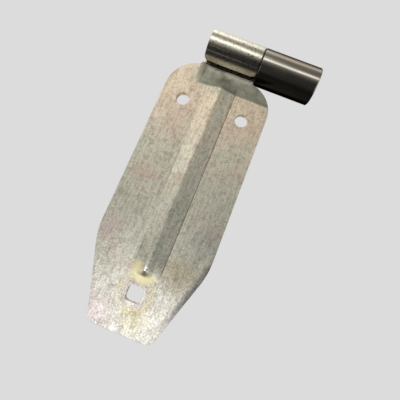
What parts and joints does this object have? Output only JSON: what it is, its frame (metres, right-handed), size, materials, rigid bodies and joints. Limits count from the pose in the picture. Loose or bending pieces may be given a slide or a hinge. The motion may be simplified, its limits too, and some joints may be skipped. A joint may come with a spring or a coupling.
{
  "type": "tailgate hinge",
  "caption": "Long flat strap hinge: ribbed steel strap with a rolled knuckle, turning on a pin in a weld-on bush.",
  "frame": {"origin": "midway between the two upper holes, on the strap's flat back face", "axes": "+X along the hinge axis from the knuckle to the bush, +Y from the holes to the hinge axis, +Z out of the strap's front face"},
  "size_m": [0.0759, 0.1651, 0.02],
  "materials": {
    "zinc_plated_steel": "zinc plated and passivated, satin, finely mottled",
    "bare_tube_steel": "bare cold-drawn tube, dark, oiled",
    "bright_bar_steel": "bright drawn bar"
  },
  "bodies": {
    "strap": {"strap": "zinc_plated_steel"},
    "bush": {"weld_on_bush": "bare_tube_steel", "hinge_pin": "bright_bar_steel"}
  },
  "joints": [
    {"name": "barrel_hinge", "type": "hinge", "parent": "strap", "child": "bush", "pos_m": [0, 0.0341, -0.0005], "axis": [1, 0, 0], "continuous": true}
  ]
}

•••

Given request:
Reproduce the material exactly, with every line intact.

Response to the exercise:
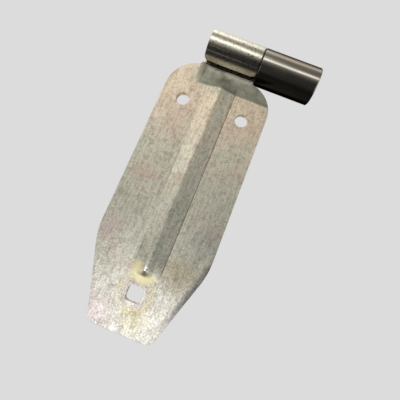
What parts and joints does this object have? Output only JSON: what it is, its frame (metres, right-handed), size, materials, rigid bodies and joints. Limits count from the pose in the picture. Loose or bending pieces may be given a slide or a hinge. The motion may be simplified, its limits too, and some joints may be skipped. A joint may come with a spring or a coupling.
{
  "type": "tailgate hinge",
  "caption": "Long flat strap hinge: ribbed steel strap with a rolled knuckle, turning on a pin in a weld-on bush.",
  "frame": {"origin": "midway between the two upper holes, on the strap's flat back face", "axes": "+X along the hinge axis from the knuckle to the bush, +Y from the holes to the hinge axis, +Z out of the strap's front face"},
  "size_m": [0.0759, 0.1651, 0.02],
  "materials": {
    "zinc_plated_steel": "zinc plated and passivated, satin, finely mottled",
    "bare_tube_steel": "bare cold-drawn tube, dark, oiled",
    "bright_bar_steel": "bright drawn bar"
  },
  "bodies": {
    "strap": {"strap": "zinc_plated_steel"},
    "bush": {"weld_on_bush": "bare_tube_steel", "hinge_pin": "bright_bar_steel"}
  },
  "joints": [
    {"name": "barrel_hinge", "type": "hinge", "parent": "strap", "child": "bush", "pos_m": [0, 0.0341, -0.0005], "axis": [1, 0, 0], "continuous": true}
  ]
}